Prior to the 2014 season, the NFL didn’t really have much in place in the way of a domestic violence policy. That all quickly changed in large part thanks to Ray Rice and the Baltimore Ravens.
There aren’t many who would disagree in the assessment the Ravens did a lackluster job in handling the situation surrounding their now-former running back. However, a lack of policy at both the organizational and NFL level is part of the reason the situation was handled the way it was, Ravens owner Steve Biscoitti told season ticket holders Wednesday.
“I think that we were pretty stupid not to recognize domestic violence as a category by itself,” Bisciotti said on a conference call, per ESPN.com. “No other infractions — failed drug tests, bar fights or DUIs — nothing to me should rise to that level. I’m embarrassed to say that they were lumped together. So, I’m happy that we found ourselves comfortable taking that categorically and putting it into at the top of the list as something that is just unacceptable.”

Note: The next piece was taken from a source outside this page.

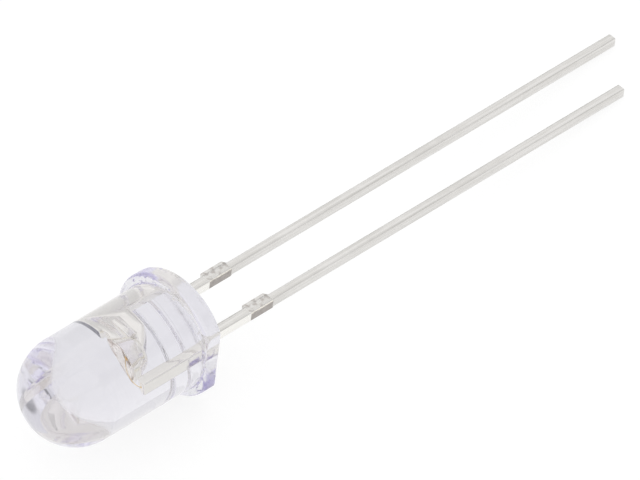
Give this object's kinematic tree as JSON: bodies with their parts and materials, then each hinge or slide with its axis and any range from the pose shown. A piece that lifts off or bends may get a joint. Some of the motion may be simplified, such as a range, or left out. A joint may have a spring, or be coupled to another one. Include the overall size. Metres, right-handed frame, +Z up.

The Ravens were criticized for not doing enough when news of Rice’s domestic dispute with his then-fiancée surfaced. The Ravens even dragged their feet when video of Rice punching his wife in the face came to light, eventually giving in and releasing the running back.
“We did the best we can,” Bisciotti said. “I can’t say I don’t have regrets. I said back then, my regret was not cutting him. My regret was not demanding to see the video. I believe we could’ve gotten it. If we had seen the video back in the spring, I think we would have a different circumstance. We would’ve released him. We should have seen the video in May and not in September.”
Bisciotti also said the Ravens now take into consideration off-field issues — particularly any history of domestic violence — when scouting for the draft or preparing for free agency.